M. de Cavour commence par rappeler tout ce qui a été fait en faveur de l’Irlande depuis l’émancipation des catholiques; ensuite il examine successivement, sous les divers rapports financiers, économiques, sociaux et religieux, en quoi l’union de l’Angleterre et de l’Irlande a pu être avantageuse ou contraire à ce dernier pays, et il conclut en faveur de l’union. Parlant de la question religieuse, il s’exprime ainsi :


« Si le rappel de l’union avait lieu, la conduite d’un parlement irlandais à l’égard de l’église anglicane ne serait pas longtemps douteuse : on la réformerait, ou plutôt on la renverserait de fond en comble. O’Connell prétend que les droits actuels des possesseurs seraient respectés.
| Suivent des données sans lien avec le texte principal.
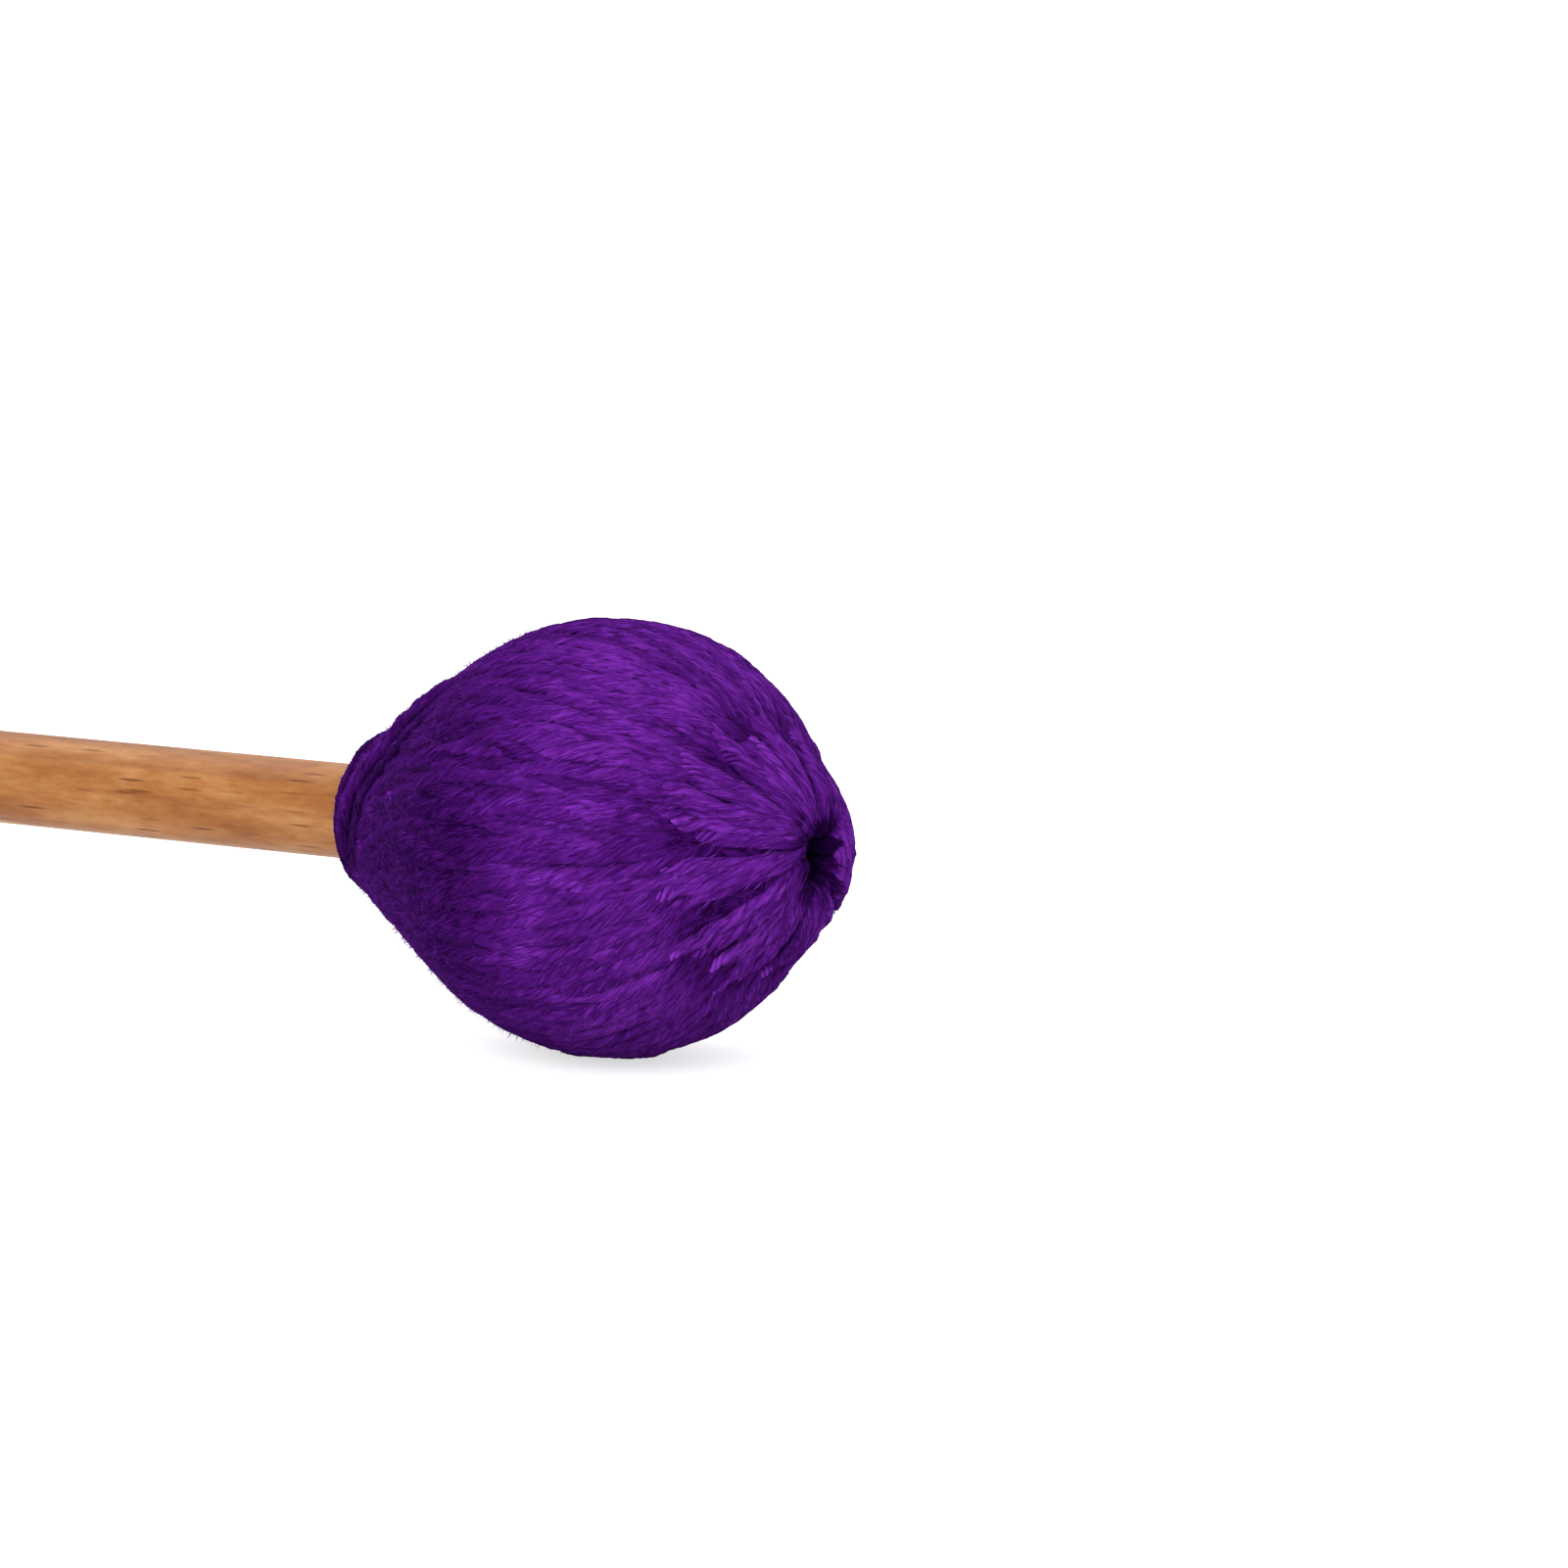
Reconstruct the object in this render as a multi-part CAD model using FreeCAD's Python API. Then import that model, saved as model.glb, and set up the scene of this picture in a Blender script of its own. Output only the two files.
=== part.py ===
import FreeCAD, Part
import math
import os

# A yarn-wound marimba mallet lying along X: butt of the handle at the origin, crown of the head
# towards +X. Millimetres. Every piece is turned or wound about the handle's axis.

# The whole mallet
overall_length = 420.0
handle_diameter = 8.0
head_diameter = 36.0

# The outline of the head over the yarn: on each side of the belly an arc, a straight flank
# tangent to it and a rounded end. Runs are measured along the axis from the belly.
crown_belly_arc = 17.55
crown_end_arc = 6.37
crown_end_run = 14.66
crown_end_height = 2.21
neck_belly_arc = 21.05
neck_end_arc = 5.3
neck_end_run = 20.72
neck_end_height = 2.55

# The handle
butt_chamfer = 0.9
tip_chamfer = 0.8

# The rubber core and the glue that holds it on the handle. The core's size follows from the
# depth of yarn over it, at the belly and over the edges of its ends.
belly_yarn_depth = 8.0
edge_yarn_depth = 1.6
core_front_wall = 6.0
glue_thickness = 0.3
glue_clearance = 0.05

# The yarn: a soft cord drawn with four flat sides, of the same area as a round one
yarn_diameter = 1.4
yarn_width_share = math.sqrt(math.pi) / 2
yarn_bend = 1.4
yarn_gap = 0.5
yarn_seat = 0.2

# The outer winding: how many loops, and how deep it dips at the ends to pass under the stitches
winding_loops = 10
winding_dip = 2.6

# The crown stitches run from a hole in the middle out over the bends of the loops
crown_hole_diameter = 4.2
crown_hole_drop = 3.0
crown_hole_bevel = 0.9
crown_stitch_reach = 11.2
stitch_dive = math.radians(45)

# The neck: stitches over the loops there, and turns of yarn round the handle
neck_stitch_start = 7.6
neck_stitch_reach = 11.6
lashing_turns = 1.5
neck_clearance = 0.3

handle_radius = handle_diameter / 2
head_radius = head_diameter / 2
core_radius = head_radius - belly_yarn_depth
yarn_width = yarn_diameter * yarn_width_share
crown_reach = crown_end_run + crown_end_arc
belly_x = overall_length - crown_reach

axis = FreeCAD.Vector(1, 0, 0)
origin = FreeCAD.Vector(0, 0, 0)
slope_share = 1e-4


def place(x, radius, angle=0.0):
    """A point by its place along the axis, its distance from it and its angle round it."""
    return FreeCAD.Vector(x, radius * math.cos(angle), radius * math.sin(angle))


class Half:
    """One half of a lemon outline, from the belly to an end. It lies at a depth under the head's
    outline, and dips further in on its way from the belly, which keeps its place, to the end."""

    def __init__(self, way, belly_arc, end_arc, end_run, end_height, depth, dip):
        self.way = way
        self.belly_arc = belly_arc - dip - depth
        self.belly_height = head_radius - belly_arc + dip
        self.end_arc = end_arc - dip - depth
        self.end_run = end_run
        self.end_height = end_height
        rise = end_height - self.belly_height
        lean = math.acos((self.belly_arc - self.end_arc) / math.hypot(end_run, rise))
        self.angle = math.atan2(rise, end_run) + lean
        self.arc_length = (math.pi / 2 - self.angle) * self.belly_arc

    def on_belly(self, angle):
        x = belly_x + self.way * self.belly_arc * math.cos(angle)
        return x, self.belly_height + self.belly_arc * math.sin(angle)

    def on_end(self, angle):
        x = belly_x + self.way * (self.end_run + self.end_arc * math.cos(angle))
        return x, self.end_height + self.end_arc * math.sin(angle)

    def at(self, distance):
        """The point at a distance from the belly, on the arc or on the flank."""
        if distance <= self.arc_length:
            return self.on_belly(math.pi / 2 - distance / self.belly_arc)
        x, radius = self.on_belly(self.angle)
        over = distance - self.arc_length
        return x + self.way * over * math.sin(self.angle), radius - over * math.cos(self.angle)

    def distance_to(self, radius):
        """The distance from the belly at which the outline has come down to a radius."""
        flank_radius = self.on_belly(self.angle)[1]
        if radius < flank_radius:
            return self.arc_length + (flank_radius - radius) / math.cos(self.angle)
        sine = (radius - self.belly_height) / self.belly_arc
        return (math.pi / 2 - math.asin(sine)) * self.belly_arc

    def end_angle(self, radius):
        """The angle on the rounded end at which the outline has a radius."""
        return math.asin((radius - self.end_height) / self.end_arc)


def crown_half(depth, dip=0):
    return Half(1, crown_belly_arc, crown_end_arc, crown_end_run, crown_end_height, depth, dip)


def neck_half(depth, dip=0):
    return Half(-1, neck_belly_arc, neck_end_arc, neck_end_run, neck_end_height, depth, dip)


def arc_edge(start, middle, end):
    """An arc through three places, each given as its run, its radius and perhaps its angle."""
    return Part.Arc(place(*start), place(*middle), place(*end)).toShape()


def line_edge(start, end):
    return Part.LineSegment(place(*start), place(*end)).toShape()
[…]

J’en doute

  1. L’écrit de M. de Cavour sur l’Irlande a été publié en français sous la forme de lettres insérées dans la Bibliothèque universelle de Genève (décembre 1843, janvier 1844). M. de Cavour lui-même composa de ces lettres un corps d’ouvrage qui fut traduit et publié en anglais. Je n’ai que le texte anglais; mais la traduction est telle qu’on lit en quelque sorte le mot français sous chaque mot anglais.